The project aims to determine the amounts of nutrients, such as phosphorus, that are found in the Lake of the Woods from within the lake and through shoreline erosion. In combination with other studies looking at nutrients coming from rivers and streams, the results will provide a better understanding of sources of nutrients and help guide management to improve water quality in the Lake of the Woods.The results will added to the integrated model for US and Canadian watershed inflows to Lake of the Woods, which will assist to replicate and predict water movement and quality.
This project assesses whether shoreline developments in Lake of the Woods cause nutrients such as phosphorus, to enter the lake, potentially leading to harmful algal blooms. The focus is nutrients entering from septic systems in areas near the lake. Groundwater and surface water samples are analyzed for various indicators of water quality, including nutrients and wastewater tracers.
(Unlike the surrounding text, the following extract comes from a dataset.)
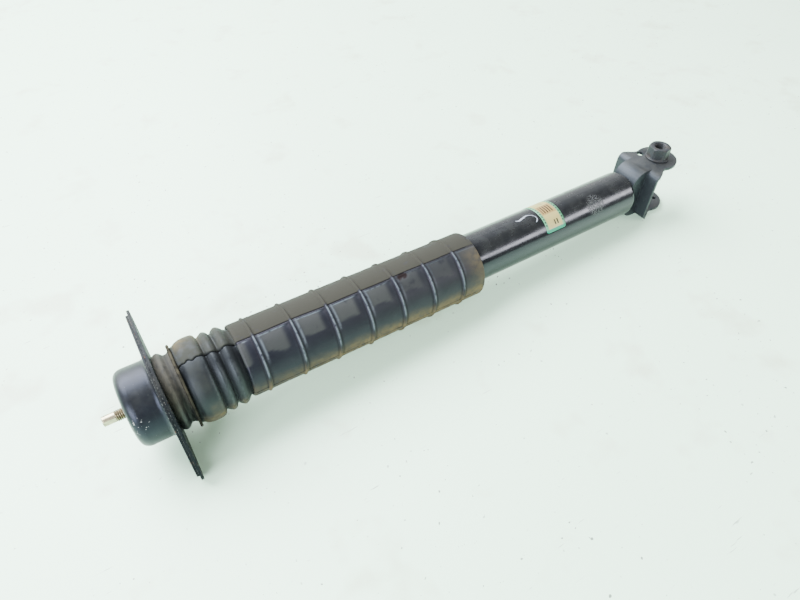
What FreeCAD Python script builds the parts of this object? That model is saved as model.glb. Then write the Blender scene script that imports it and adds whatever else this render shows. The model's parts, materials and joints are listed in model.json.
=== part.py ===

Comparison of analyses of septic wastewater and groundwater indicate that much of the phosphorus is removed as the wastewater seeps below ground and flows toward the lake. Modeling and interpretation of the data is ongoing.
The project aims to develop an integrated model for US and Canadian watershed inflows to Lake of the Woods, to replicate and predict water movements and quality. The model will build a connection between the land and water to better understand the cause and effect of algal blooms. It will determine the effectiveness of risk reduction strategies on the water quality in Lake of the Woods, and help predict the lake's response to climate change.